What to do> Pick out all lines in the listing holding the string "bodies" and copy them.

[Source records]
..........

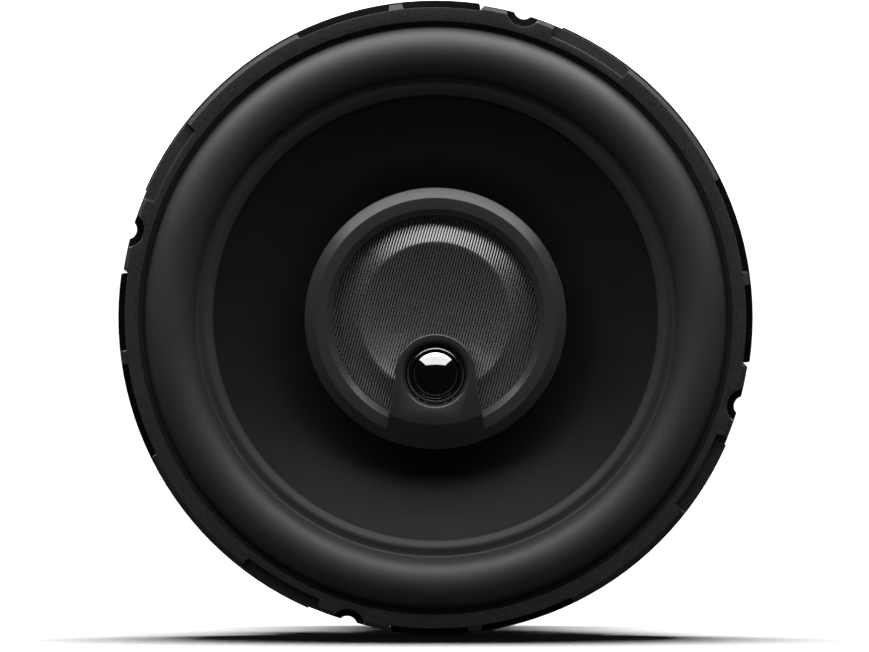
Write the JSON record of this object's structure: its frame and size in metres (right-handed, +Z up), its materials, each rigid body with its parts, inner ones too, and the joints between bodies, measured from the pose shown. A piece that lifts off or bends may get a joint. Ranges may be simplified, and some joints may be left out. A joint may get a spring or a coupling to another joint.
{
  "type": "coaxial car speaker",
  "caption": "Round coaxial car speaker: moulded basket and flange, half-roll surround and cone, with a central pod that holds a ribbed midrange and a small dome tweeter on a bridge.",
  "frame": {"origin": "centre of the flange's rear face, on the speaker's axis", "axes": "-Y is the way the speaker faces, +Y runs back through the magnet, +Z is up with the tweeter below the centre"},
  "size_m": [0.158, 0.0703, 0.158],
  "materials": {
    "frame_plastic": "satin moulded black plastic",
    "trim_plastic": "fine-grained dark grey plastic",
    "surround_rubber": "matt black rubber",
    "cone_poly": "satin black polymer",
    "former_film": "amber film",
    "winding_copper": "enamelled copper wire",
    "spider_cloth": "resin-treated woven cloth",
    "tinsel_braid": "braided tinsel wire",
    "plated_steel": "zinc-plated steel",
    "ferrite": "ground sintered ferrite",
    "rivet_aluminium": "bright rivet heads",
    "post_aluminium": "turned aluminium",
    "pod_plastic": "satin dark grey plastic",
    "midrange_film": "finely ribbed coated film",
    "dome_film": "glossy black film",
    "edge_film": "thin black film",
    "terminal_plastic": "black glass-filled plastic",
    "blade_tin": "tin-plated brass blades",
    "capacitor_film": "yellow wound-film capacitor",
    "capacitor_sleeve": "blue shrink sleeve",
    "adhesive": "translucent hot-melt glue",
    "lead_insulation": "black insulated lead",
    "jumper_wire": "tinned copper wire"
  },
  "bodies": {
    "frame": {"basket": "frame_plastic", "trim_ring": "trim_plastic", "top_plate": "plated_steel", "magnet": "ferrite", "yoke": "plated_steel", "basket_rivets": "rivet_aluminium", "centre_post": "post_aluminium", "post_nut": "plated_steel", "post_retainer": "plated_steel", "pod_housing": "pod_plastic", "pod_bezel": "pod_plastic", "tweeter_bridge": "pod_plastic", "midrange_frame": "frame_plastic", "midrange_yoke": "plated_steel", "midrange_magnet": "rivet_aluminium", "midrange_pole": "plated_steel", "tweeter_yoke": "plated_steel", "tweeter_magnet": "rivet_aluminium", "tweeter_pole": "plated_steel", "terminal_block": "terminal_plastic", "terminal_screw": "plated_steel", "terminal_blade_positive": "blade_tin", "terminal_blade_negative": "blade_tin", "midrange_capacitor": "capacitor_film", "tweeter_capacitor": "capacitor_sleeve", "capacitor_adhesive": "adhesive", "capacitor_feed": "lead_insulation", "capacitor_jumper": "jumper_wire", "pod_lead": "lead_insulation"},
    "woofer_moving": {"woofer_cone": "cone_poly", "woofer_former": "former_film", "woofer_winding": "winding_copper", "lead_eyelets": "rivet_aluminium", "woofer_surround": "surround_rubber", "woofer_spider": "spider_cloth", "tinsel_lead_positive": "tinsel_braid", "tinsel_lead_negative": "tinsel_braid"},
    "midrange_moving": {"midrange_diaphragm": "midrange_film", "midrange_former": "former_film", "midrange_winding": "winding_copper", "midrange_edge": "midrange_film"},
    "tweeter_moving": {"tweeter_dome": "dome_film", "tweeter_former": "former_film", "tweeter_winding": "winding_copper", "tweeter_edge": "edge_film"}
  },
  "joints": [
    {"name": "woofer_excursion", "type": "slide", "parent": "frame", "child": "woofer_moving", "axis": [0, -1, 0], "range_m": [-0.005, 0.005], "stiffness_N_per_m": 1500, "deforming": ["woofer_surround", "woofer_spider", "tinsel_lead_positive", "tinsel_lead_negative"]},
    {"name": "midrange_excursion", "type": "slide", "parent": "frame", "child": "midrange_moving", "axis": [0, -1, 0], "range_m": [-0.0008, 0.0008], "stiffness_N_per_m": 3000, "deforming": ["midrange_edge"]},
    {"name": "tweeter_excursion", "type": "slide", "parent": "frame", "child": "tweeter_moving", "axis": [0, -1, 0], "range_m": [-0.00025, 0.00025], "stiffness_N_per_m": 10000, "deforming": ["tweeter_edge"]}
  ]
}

..........

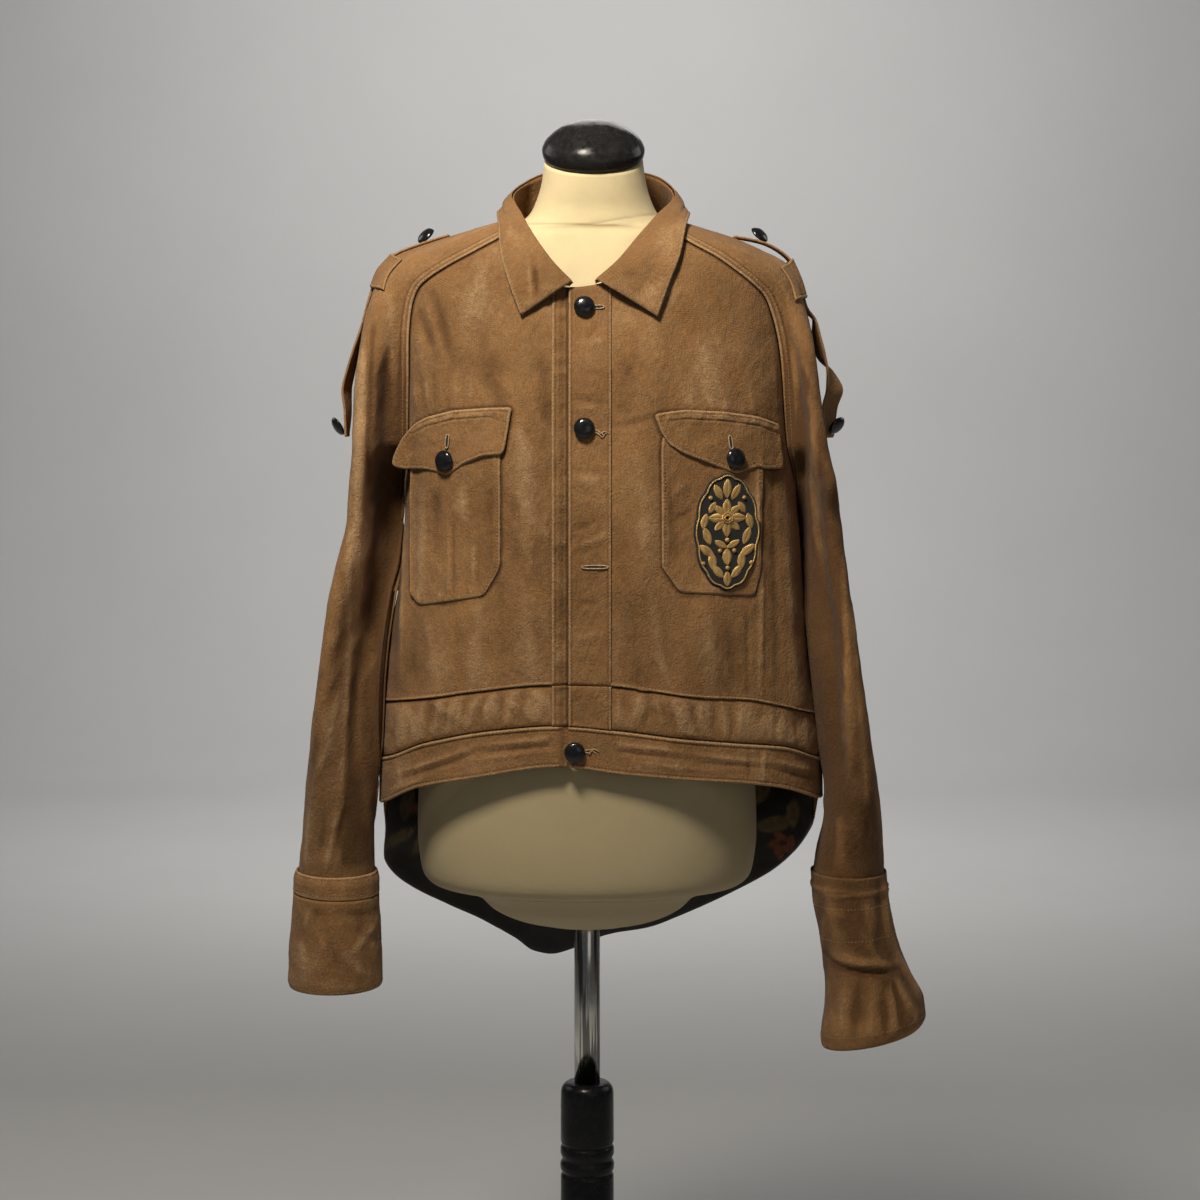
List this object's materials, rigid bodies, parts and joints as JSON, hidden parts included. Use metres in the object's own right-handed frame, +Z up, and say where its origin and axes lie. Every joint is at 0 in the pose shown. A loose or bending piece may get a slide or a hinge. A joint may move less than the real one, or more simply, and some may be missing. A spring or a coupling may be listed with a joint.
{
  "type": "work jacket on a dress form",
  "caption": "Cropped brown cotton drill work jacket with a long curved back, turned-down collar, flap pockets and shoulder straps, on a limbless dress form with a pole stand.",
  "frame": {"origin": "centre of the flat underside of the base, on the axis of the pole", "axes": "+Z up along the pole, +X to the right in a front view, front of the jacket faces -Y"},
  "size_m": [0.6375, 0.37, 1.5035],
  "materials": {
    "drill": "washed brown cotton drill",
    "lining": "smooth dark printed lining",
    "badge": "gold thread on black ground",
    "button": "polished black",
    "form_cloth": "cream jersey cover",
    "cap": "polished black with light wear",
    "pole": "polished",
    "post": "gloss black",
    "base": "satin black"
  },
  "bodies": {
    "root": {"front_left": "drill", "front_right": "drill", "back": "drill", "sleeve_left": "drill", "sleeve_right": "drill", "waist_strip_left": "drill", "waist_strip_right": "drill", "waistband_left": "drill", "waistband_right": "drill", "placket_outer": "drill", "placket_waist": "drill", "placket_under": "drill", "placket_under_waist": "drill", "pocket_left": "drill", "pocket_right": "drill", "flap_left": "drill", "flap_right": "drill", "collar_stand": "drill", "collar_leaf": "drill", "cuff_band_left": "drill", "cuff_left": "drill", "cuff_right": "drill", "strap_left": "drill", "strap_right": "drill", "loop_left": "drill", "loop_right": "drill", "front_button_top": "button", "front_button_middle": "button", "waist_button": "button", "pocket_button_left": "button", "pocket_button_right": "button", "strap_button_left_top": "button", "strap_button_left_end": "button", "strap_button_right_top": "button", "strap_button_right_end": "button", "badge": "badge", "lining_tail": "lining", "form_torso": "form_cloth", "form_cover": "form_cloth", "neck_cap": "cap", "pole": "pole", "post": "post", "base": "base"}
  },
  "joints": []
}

..........

Result>
Write the JSON record of this object's structure: its frame and size in metres (right-handed, +Z up), its materials, each rigid body with its parts, inner ones too, and the joints between bodies, measured from the pose shown. A piece that lifts off or bends may get a joint. Ranges may be simplified, and some joints may be left out. A joint may get a spring or a coupling to another joint.
  "bodies": {
List this object's materials, rigid bodies, parts and joints as JSON, hidden parts included. Use metres in the object's own right-handed frame, +Z up, and say where its origin and axes lie. Every joint is at 0 in the pose shown. A loose or bending piece may get a slide or a hinge. A joint may move less than the real one, or more simply, and some may be missing. A spring or a coupling may be listed with a joint.
  "bodies": {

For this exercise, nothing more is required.